For certain types of projects it's possible to accelerate delivery by using a "follow the sun" model where at the end of the workday each team hands off tasks to another team farther west. This will obviously decrease productivity per team member due to additional communication overhead and increase the risk of errors, but the trade-offs can be acceptable if the project has to hit a fixed external deadline. Doing this successfully requires a high level of project management discipline that most organizations lack.


> sure but people on the other side of the world are harder to communicate with for practical reasons like time zones and also for cultural reasons that matter big time in many markets

That's a pain management are willing to inflict upon /you/

CTOs are aware of all the tradeoffs


Yeah this is the reason most offshoring projects ultimately fail to deliver the promised savings. The overseas staff can never be as effective as folks in the same time zone.

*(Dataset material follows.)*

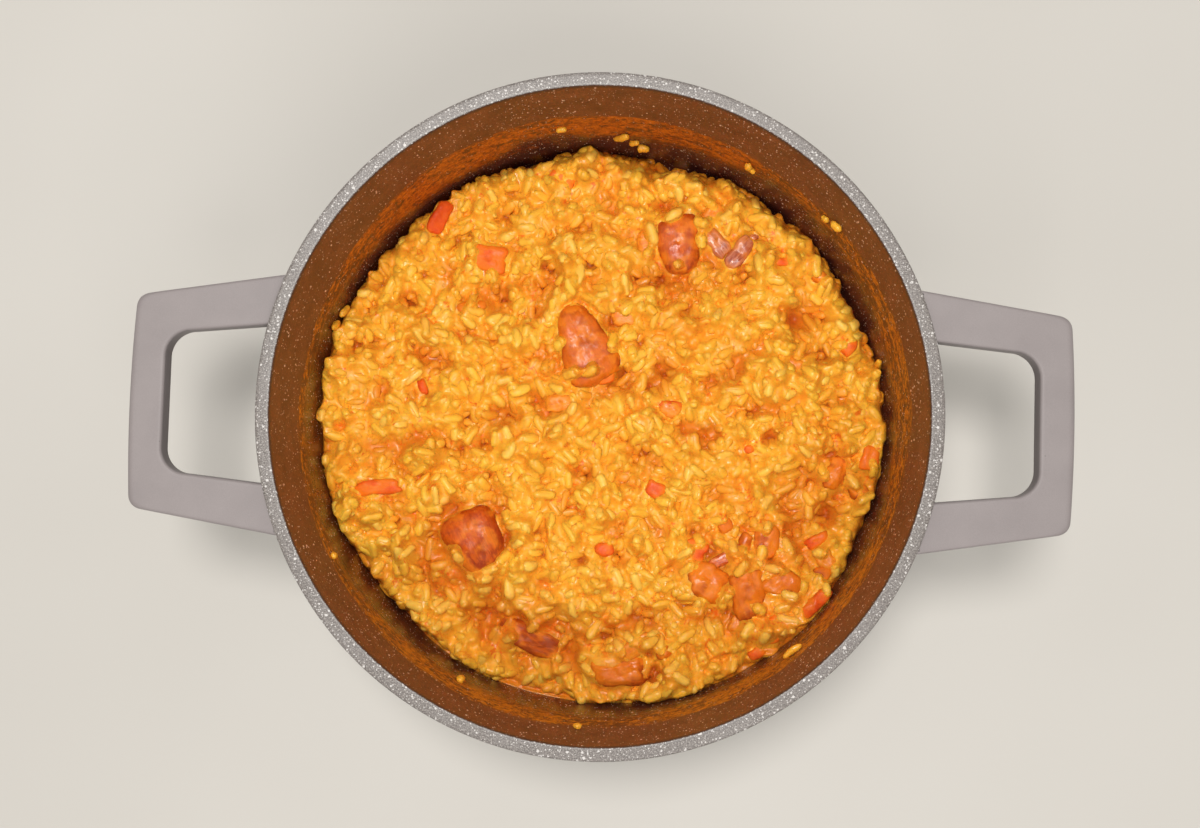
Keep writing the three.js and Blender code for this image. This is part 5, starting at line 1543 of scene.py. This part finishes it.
# ------------------------------------------------------------------ floor, light
floor_mat = Nodes("floor")
_fl = floor_mat.noise(260.0, 2.0, 0.5)
floor_mat.finish(floor_mat.ramp(_fl, [(0.3, (0.52, 0.495, 0.455)), (0.7, (0.56, 0.535, 0.495))]), 0.6, specular=0.25)
_turns = np.linspace(0, 2 * math.pi, 96, endpoint=False)
floor = mesh_object("floor", np.column_stack([9000 * np.cos(_turns), 9000 * np.sin(_turns), 0 * _turns]),
                    np.arange(96)[None, :], mats=[floor_mat.mat])

world = bpy.data.worlds.new("studio")
scene.world = world
world.use_nodes = True
_wt = world.node_tree
_back = _wt.nodes["Background"]
_dir = _wt.nodes.new("ShaderNodeTexCoord")
_sep = _wt.nodes.new("ShaderNodeSeparateXYZ")
_up = _wt.nodes.new("ShaderNodeMapRange")
_up.inputs["From Min"].default_value = 0.05
_up.inputs["From Max"].default_value = 1.0
_up.inputs["To Min"].default_value = 0.70
_up.inputs["To Max"].default_value = 0.26
_wt.links.new(_dir.outputs["Generated"], _sep.inputs[0])
_wt.links.new(_sep.outputs[2], _up.inputs["Value"])
_wt.links.new(_up.outputs["Result"], _back.inputs[1])
_back.inputs[0].default_value = (1.0, 0.985, 0.96, 1.0)


def area(name, loc, aim, size, power, color=(1, 1, 1)):
    d = bpy.data.lights.new(name, "AREA")
    d.shape = "DISK"
    d.size = size
    d.energy = power
    d.color = color
    o = bpy.data.objects.new(name, d)
    scene.collection.objects.link(o)
    o.location = loc
    o.rotation_euler = (Vector(aim) - Vector(loc)).to_track_quat("-Z", "Y").to_euler()
    return o


area("key", (-0.08, 0.20, 1.49), (0, 0, 0.06), 0.44, 16.8, (1.0, 0.985, 0.96))
area("fill", (0.18, -0.76, 1.20), (0, 0, 0.06), 0.80, 6.3, (1.0, 0.99, 0.97))

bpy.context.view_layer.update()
print("grains laid", len(GRAINS), "kept", grain_count)
tri = 0
for o in scene.objects:
    if o.type == "MESH" and not o.hide_render:
        o.data.calc_loop_triangles()
        tri += len(o.data.loop_triangles)
        if len(o.data.loop_triangles) > 20000:
            print(o.name, len(o.data.loop_triangles))
print("triangles", tri)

Offshoring is valuable not to save money but to increase the development and operational bandwidth of the organization. This truth may not be known to the decision makers, but it is clear to the workers over time. It does increase the cost of coordination and the difficulty of establishing a common technical vision, but these are mitigatable by for example sending entire software project to one region, with the colocated workers having a higher degree of autonomy to make decisions. One way of partitioning work that fits with the power dynamics is to have all the new shiny things done in North America and mature profitable software is owned by a remote region. Half smiley but this effect is real.


Sure but if the cost savings is significant enough then there is plenty of incentive to overcome (or live with) those obstacles.


People in Brazil and Mexico can work within US timezones just fine and aren't dumb.